Was wondering if anyone knows where a bale film supplier is nears faribault mn. I just bought a Anderson Hybrid X for custom work for my first job. Im new to Wrapping and custom work, I'm only 22. So any info will be greatly appreciated!! THnks!!


----------



## HALLSHAY (Nov 30, 2008)

Call Ed.

*Innovative Forage Solutions*

PO BOX 431047

Brooklyn Park MN 55443

+1.763.244.5972

[email protected]


----------



## swmnhay (Jun 13, 2008)

5488 said:


> Was wondering if anyone knows where a bale film supplier is nears faribault mn. I just bought a Anderson Hybrid X for custom work for my first job. Im new to Wrapping and custom work, I'm only 22. So any info will be greatly appreciated!! THnks!!

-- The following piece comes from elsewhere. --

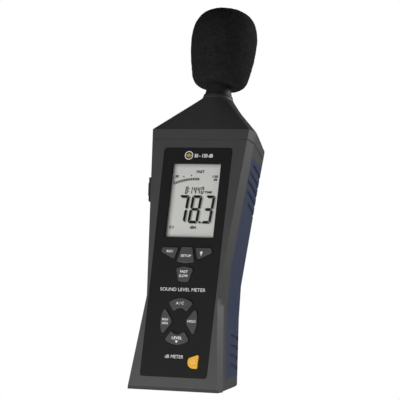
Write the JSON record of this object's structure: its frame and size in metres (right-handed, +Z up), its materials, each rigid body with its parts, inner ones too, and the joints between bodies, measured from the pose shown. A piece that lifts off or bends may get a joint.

Not to far from you.I'll be in the area delivering before hay season.Or I can ship it to your door.I handle Agri Seal.

http://swmnhay.com/bale-film.htm


----------



## deadmoose (Oct 30, 2011)

HALLSHAY said:


> Call Ed.
> 
> *Innovative Forage Solutions*
> 
> ...


I wonder where they are at. Champion/Maple Grove side is OK. Seeing the city reminds me of Elvis...


----------



## 5488 (Mar 19, 2016)

Thanks!! I'm more looking for sunfilm, flavor seal, ultra 5 or something in 1.2 mil. Any suggestions?


----------